I took a half day off with a friend of mine and we cleaned. I spent a full lunch time trying to understand vacuums and spent a bunch on one that really sucks well. Seriously having a vacuum that sucks is important. We cleaned for 5 hours and got the place back into a state of likableness.
It is who you know.
I want to dedicate this post in thanks to my friends who have helped. My friend Sandy helped me clean and did laundry so we could have clean sheets. She also had the contacts to a handyman who has really gone out of his way to get the walls fixed, carpets in and doors fixed. He did this so fast, which has rally made a difference. Thanks Achim. I am thankful to the other workers that have been in and out of the place too doing work. Without them, this project would probably have killed me of stress.

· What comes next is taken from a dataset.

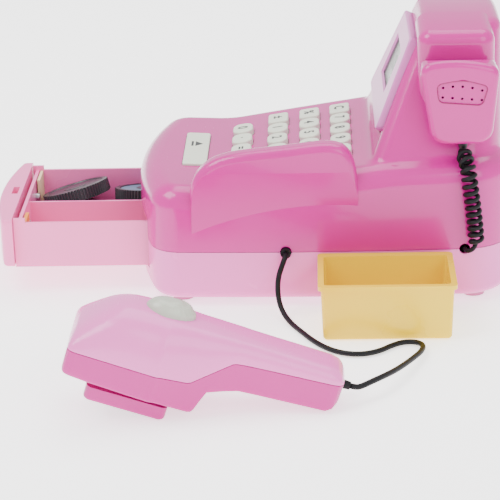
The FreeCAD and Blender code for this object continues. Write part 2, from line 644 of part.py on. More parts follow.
def make_side_bin():
    x0, x1 = BIN_X
    y0, y1 = BIN_Y
    lip = 1.7
    rim = rounded_box(x0, x1, y0, y1, BIN_TOP_Z - 2.6, BIN_TOP_Z, 3.0)
    walls_top = (x0 + 3.7, x1 - lip, y0 + lip, y1 - lip)
    walls_low = (x0 + 5.0, x1 - 2.6, y0 + 2.8, y1 - 2.8)
    outer = Part.makeLoft([rounded_ring(*walls_low, BIN_Z, 3.0), rounded_ring(*walls_top, BIN_TOP_Z - 2.6, 2.4)],
                          True, True)
    outer = round_edges(outer, 2.0, lambda e: e.BoundBox.ZMax < BIN_Z + 0.01)
    t = 1.9
    hollow_top = (walls_top[0] + t, walls_top[1] - t, walls_top[2] + t, walls_top[3] - t)
    hollow_low = (walls_low[0] + t, walls_low[1] - t, walls_low[2] + t, walls_low[3] - t)
    hollow = Part.makeLoft([rounded_ring(*hollow_low, BIN_Z + t, 2.0),
                            rounded_ring(*hollow_top, BIN_TOP_Z + 1, 2.0)], True, True)
    tab = box(x0 + 6, x0 + 16, y0, y0 + 1.2, BIN_TOP_Z - 6.5, BIN_TOP_Z - 2.0)
    lip = box(x0, x0 + 0.7, PEG_Y[0] - 12, PEG_Y[1] + 12, BIN_TOP_Z - 5.0, BIN_TOP_Z - 2.0)
    save("side_bin", joined([rim, outer, tab, lip]).cut(hollow))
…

Despite the delays I am happy that things are working out. It is really nice to see that we might have a home again. There are still a number of things to do and we are making steps, but Ali and I have been living here for a week. It is a bit more like urban camping than we would like, though it is nice to have a home. I know we talk about newlyweds building a new life together, but this is a bit to literal. And seriously remember what I said about bringing your own pillow when going to live on a couch for a while.